The Gemara (Berachos 8a) teaches that since the destruction of the Beis Hamikdash, Hashem takes refuge in the study of Torah. I understand this to mean that just as the Beis Hamikdash unified our people, Torah also has ability to unite our people. Case in point, notes the Aruch Ha'Shulchan in his introduction to Choshen Mishpat, Jews all over the world keep the same Shabbos, use the same esrog, keep Kosher, laws of family purity, etc.; we are all united through the Torah.
As we prepare to sit low and fast this Tisha B'Av, and pine for the day that our unity will emanate from (Tehillim 116:13), "The cup of salvations I will raise, and the name of Hashem I will invoke", I would like to suggest a few ways to perpetuate these remarkable feelings of unity, please God soon beyond the war. Firstly, take note: it is not Hillel, but Shamai who teaches (Avos 1:15) to greet everyone favorably, with a cheerful countenance. He does not mean only those in one's circle, who share your character and ideology, rather go out of your way to show kinship, respect and brotherhood to all. The Yerushalmi (Yuma 1) teaches that the destruction of the first Temple was but the roof of the building. The second Beis Hamikdash which was destroyed because of baseless and senseless hatred had its very foundation was destroyed. We need heavy doses of ahavas chinum, love for each and every Jew, because if we have one Father, then we really are brothers and sisters.
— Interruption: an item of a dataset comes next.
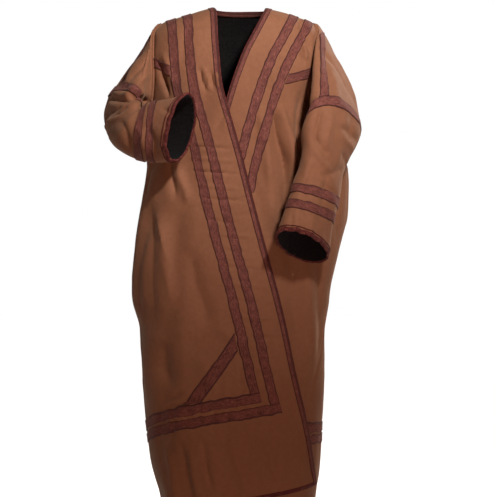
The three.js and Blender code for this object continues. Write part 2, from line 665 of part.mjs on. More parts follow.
// ---------- the coat ----------
const SPARE = { right: 10, left: 7 };
const frontRight = frontPanel({
  side: -1,
  halfAngle: RIGHT_ARMHOLE_HALF_ANGLE,
  layerLift: overlapLift,
  edgeX: rightEdgeX,
  edgeColumn: 'rightEdge',
  seamAt: () => -90,
  spareColumns: SPARE.right,
});
const frontLeft = frontPanel({
  side: 1,
  halfAngle: LEFT_ARMHOLE_HALF_ANGLE,
  layerLift: noLift,
  edgeX: leftEdgeX,
  edgeColumn: 'leftEdge',
  seamAt: leftSeamAngle,
  spareColumns: SPARE.left,
});
const back = backPanel();
const sleeveRight = sleevePanel(-1, RIGHT_ARMHOLE_HALF_ANGLE, RIGHT_SLEEVE_RINGS);
const sleeveLeft = sleevePanel(1, LEFT_ARMHOLE_HALF_ANGLE, LEFT_SLEEVE_RINGS);
const aroundArm = { closedColumns: true };

addWall('front_right', frontRight, CLOTH);
addWall('front_left', frontLeft, CLOTH);
addWall('back', back, CLOTH);
addWall('sleeve_right', sleeveRight, CLOTH, -HALF_WALL, HALF_WALL, aroundArm);
addWall('sleeve_left', sleeveLeft, CLOTH, -HALF_WALL, HALF_WALL, aroundArm);

const row = Object.fromEntries(SKIRT_ROWS.map(({ name }) => [name, rowNamed(name)]));
const lastOf = (grid) => grid.length - 1;

// Pile lining, only as deep into each cuff as it shows.
function addCuffLining(name, sleeve, firstRing, lastRing) {
  const rings = part(sleeve, [firstRing, lastRing], [0, RING_POINTS - 1]);
  const top = -HALF_WALL - SEAM_GAP;
  addWall(name, parted(rings, { last: true }), PILE, top - PILE_THICKNESS, top, aroundArm);
}
addCuffLining('cuff_lining_right', sleeveRight, RIGHT_RING.upperBraidFoot, RIGHT_RING.cuffFold);
addCuffLining('cuff_lining_left', sleeveLeft, LEFT_RING.lowerBraidTop, LEFT_RING.cuffFold);

// Edging down both front edges, over the shoulder seam and round the back neck.
function addFrontEdging(name, panel) {
  const points = transpose(panel.points);
  const normals = transpose(panel.normals);
  const { edge, edging } = COLUMN;
  const stations = stationsAlong(points, normals, edge, edging, 0, row.hem);
  addEdging(name, stations, BRAID, { edgeFirst: true });
}
addFrontEdging('edging_front_right', frontRight);
addFrontEdging('edging_front_left', frontLeft);

// At each shoulder seam the neck's edging points straight across, as the front's does.
const neckStations = stationsAlong(
  back.points, back.normals, 0, 1, SHOULDER_COLUMNS, BACK_COLUMNS - SHOULDER_COLUMNS,
);
neckStations[0].pastFrom = back.points[0][SHOULDER_COLUMNS - 1];
neckStations[lastOf(neckStations)].pastFrom = back.points[0][BACK_COLUMNS - SHOULDER_COLUMNS + 1];
addEdging('edging_neck_back', neckStations, BRAID, { edgeFirst: true });

// Piping round the hem. On the fronts it starts beside the front edging.
function addHemPiping(name, panel, firstColumn) {
  const columns = lastOf(panel.points[0]);
  const start = { edge: row.hem, inner: row.hemFold };
  const stations = stationsAlong(
    panel.points, panel.normals, start.edge, start.inner, firstColumn, columns,
  );
  if (firstColumn > 0) {
    const [own, next] = stations;
    const share = SEAM_GAP / own.edge.distanceTo(next.edge);
    stations[0] = {
      ...own,
      edge: own.edge.clone().lerp(next.edge, share),
      inner: own.inner.clone().lerp(next.inner, share),
    };
  }
  addEdging(name, stations, PIPING, { edgeFirst: false });
}
addHemPiping('piping_hem_front_right', frontRight, COLUMN.edging);
addHemPiping('piping_hem_front_left', frontLeft, COLUMN.edging);
addHemPiping('piping_hem_back', back, 0);

function addCuffPiping(name, sleeve, ring) {
  const { points, normals } = sleeve;
  const stations = stationsAlong(points, normals, ring.cuff, ring.cuffFold, 0, RING_POINTS - 1);
  addEdging(name, stations, PIPING, { edgeFirst: false, closedRows: true });
}
addCuffPiping('piping_cuff_right', sleeveRight, RIGHT_RING);
addCuffPiping('piping_cuff_left', sleeveLeft, LEFT_RING);

// Two braids down each front. The right front's end at the skirt braids, which they turn into.
const LEFT_BRAID_END = row.belly;
function addFrontBraid(name, panel, column, lastRow) {
  const braid = part(panel, [0, lastRow], [column, column + 1]);
  addBraid(name, parted(braid, { last: true }));
}
addFrontBraid('braid_inner_front_right', frontRight, COLUMN.innerBraid, row.lowerBraidTop);
addFrontBraid('braid_outer_front_right', frontRight, COLUMN.outerBraid, row.upperBraidTop);
addFrontBraid('braid_inner_front_left', frontLeft, COLUMN.innerBraid, LEFT_BRAID_END);
addFrontBraid('braid_outer_front_left', frontLeft, COLUMN.outerBraid, LEFT_BRAID_END);

// Two braids round the skirt.
const SKIRT_BRAIDS = [
  { name: 'upper', rows: [row.upperBraidTop, row.upperBraidFoot], frontColumn: COLUMN.outerBraid },
  { name: 'lower', rows: [row.lowerBraidTop, row.lowerBraidFoot], frontColumn: COLUMN.innerBraid },
];
for (const { name, rows, frontColumn } of SKIRT_BRAIDS) {
  const front = part(frontRight, rows, [frontColumn, lastOf(frontRight.points[0])]);
  addBraid(`braid_skirt_${name}_front_right`, front);
  addBraid(`braid_skirt_${name}_back`, part(back, rows, [0, BACK_COLUMNS]));
}

// Braids round the sleeves, and one down each sleeve's crest to the upper arm's braid.
const CREST_END_GAP = 0.02; // rows between the crest's braid and the arm's
function addSleeveBraids(side, sleeve, ring, crestPath) {
  const wholeRing = [0, RING_POINTS - 1];
  const around = [
    { name: 'arm', rows: [ring.armBraidTop, ring.armBraidFoot] },
    { name: 'forearm_upper', rows: [ring.upperBraidTop, ring.upperBraidFoot] },
    { name: 'forearm_lower', rows: [ring.lowerBraidTop, ring.lowerBraidFoot] },
  ];
  for (const { name, rows } of around) {
    addBraid(`braid_${name}_${side}`, part(sleeve, rows, wholeRing), aroundArm);
  }
  const places = crestPlaces(ring, crestPath);
  const end = lastOf(places);
  places[end] = places[end].map(([atRow, atColumn]) => [atRow - CREST_END_GAP, atColumn]);
  addStrip(`braid_crest_${side}`, sleeve, places, STRIP_LIFT.crest);
}
addSleeveBraids('right', sleeveRight, RIGHT_RING, [
  { ring: 'capTop', middle: 9, half: 6 },
  { ring: 'capMiddle', middle: 9, half: 7 },
  { ring: 'capFoot', middle: 9, half: 8 },
  { ring: 'armBraidTop', middle: 9, half: 9 },
]);
addSleeveBraids('left', sleeveLeft, LEFT_RING, [
  { ring: 'capTop', middle: 14, half: 6 },
  { ring: 'capMiddle', middle: 29, half: 7 },
  { ring: 'capFoot', middle: 48, half: 8 },
  { ring: 'upperArm', middle: 65, half: 9 },
  { ring: 'armBraidTop', middle: 87, half: 10 },
]);

// Short braids from the outer front braid to the armhole, and the slanting one on the skirt.
const STRIP_START = COLUMN.outerBraidEnd + 0.1;
addStrip('braid_chest_right', frontRight, crossingPlaces(
  frontRight,
  { column: STRIP_START, top: -171, foot: -204 },
  { column: lastOf(frontRight.points[0]) - 0.1, top: -143, foot: -174 },
), STRIP_LIFT.chest);
addStrip('braid_chest_left', frontLeft, crossingPlaces(
  frontLeft,
  { column: STRIP_START, top: -197, foot: -227 },
  { column: lastOf(frontLeft.points[0]) - 0.1, top: -173, foot: -203 },
), STRIP_LIFT.chest);
addStrip('braid_slant_right', frontRight, crossingPlaces(
  frontRight,
  { column: STRIP_START, top: -942, foot: -994 },
  { column: COLUMN.outerBraidEnd + 5.3, top: -1166, foot: -1218 },
  row.upperBraidTop - 0.02,
), STRIP_LIFT.slant);

export default group;
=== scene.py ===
"""The looks of a farwa: a long wrap coat of brown wool with woven maroon braid.

Each piece is a thin shell on the form of its CAD solid, with its creases, trim and sewing.
Tables are in millimetres, as in the CAD source; meshes are in metres. +X is the wearer's left,
+Y the wearer's back and +Z up. The origin is midway between the shoulders.
"""

import math

import bpy
import numpy as np
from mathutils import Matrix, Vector


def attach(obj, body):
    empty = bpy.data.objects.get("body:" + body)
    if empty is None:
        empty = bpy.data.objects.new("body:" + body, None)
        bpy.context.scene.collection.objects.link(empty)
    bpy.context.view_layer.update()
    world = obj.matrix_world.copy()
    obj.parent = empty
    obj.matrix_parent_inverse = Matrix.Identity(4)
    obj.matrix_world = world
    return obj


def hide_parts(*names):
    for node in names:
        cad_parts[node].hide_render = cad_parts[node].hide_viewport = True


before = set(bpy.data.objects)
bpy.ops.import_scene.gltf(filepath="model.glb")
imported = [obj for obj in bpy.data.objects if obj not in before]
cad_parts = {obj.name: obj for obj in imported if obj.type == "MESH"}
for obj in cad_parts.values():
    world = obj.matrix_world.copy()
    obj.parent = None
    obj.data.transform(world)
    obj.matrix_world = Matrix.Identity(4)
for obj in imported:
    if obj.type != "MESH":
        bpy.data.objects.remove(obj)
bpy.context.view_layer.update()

MM = 0.001

# ---------- driving sizes ----------
HALF_WALL = 2.0  # half of the outer cloth with its pile
SEAM_GAP = 0.3
BRAID_WIDTH = 29.0
BRAID_THICKNESS = 1.6
EDGING_WIDTH = 14.0
PILE_THICKNESS = 3.0
INNER_BRAID_START = 66.0  # along the cloth from the front edge
OUTER_BRAID_START = 115.0
OUTER_BRAID_END = OUTER_BRAID_START + BRAID_WIDTH
OVERLAP_LIFT = 11.0
OVERLAP_RAMP = 60.0
OVERLAP_MARGIN = 12.0
SHOULDER_DROP = 46.0
UNDERARM_DROP = 350.0
ARMHOLE_HALF_ANGLE = {"right": 25.0, "left": 30.0}
ARMHOLE_ROWS = 12
BACK_NECK_SCOOP = 8.0
BACK_HEM_DROP = 1488.0
CLOTH_STEP = 5.0  # spacing of a shell's points


def table(columns, rows):
    """Rows of numbers as named columns."""
    return dict(zip(columns.split(), np.array(rows, float).T))


BODY_SECTIONS = table(
    "z centre_x half_width half_depth squareness",
    [
        (0, 0, 80, 70, 0),
        (-15, -2, 137, 80, 0),
        (-30, -5, 181, 90, 0),
        (-46, -8, 222, 100, 0),
        (-80, -12, 247, 116, 0.01),
        (-150, -15, 254, 126, 0.02),
        (-250, -14, 257, 131, 0.02),
        (-350, -9, 263, 134, 0.02),
        (-400, -2, 273, 135, 0.02),
        (-470, 17, 288, 138, 0.02),
        (-575, 8, 295, 143, 0.02),
        (-675, -6, 298, 148, 0.02),
        (-850, -27, 286, 156, 0.02),
        (-940, -21, 266, 160, 0.02),
        (-1080, -18, 263, 162, 0.02),
        (-1255, -14, 250, 160, 0.02),
        (-1343, -11, 241, 156, 0.02),
        (-1421, -7, 226, 152, 0.02),
        (-1500, -3, 212, 147, 0.02),
    ],
)
FRONT_EDGE = {
    "right": table(
        "z x",
        [
            (0, -80), (-12, -73), (-96, -68), (-220, -55), (-348, -22), (-429, 1), (-560, 33),
            (-734, 78), (-850, 108), (-1067, 154), (-1227, 188), (-1380, 210),
        ],
    ),
    "left": table(
        "z x",
        [
            (0, 80), (-12, 75), (-70, 46), (-125, 17), (-183, -6), (-223, -20), (-357, -58),
            (-531, -101), (-705, -122), (-995, -145), (-1480, -162),
        ],
    ),
}
LEFT_SIDE_SEAM = table("z angle", [(-350, 90), (-800, 90), (-937, 79), (-1151, 51), (-1488, 34)])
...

Secondly, don't just pray for our soldiers in Gaza, but get the name of a specific soldier, for when you focus on him among the rest, your prayer is more focused. May I suggest that you keep in mind Amatzya Chaim ben Chedva Malka, who sustained serious injuries to his legs and doctors hope he will walk in several weeks.
Finally, your acts of chessed, your prayers, and your Torah study, are the parcels that we can send from abroad to the soldiers and the rest of Israel.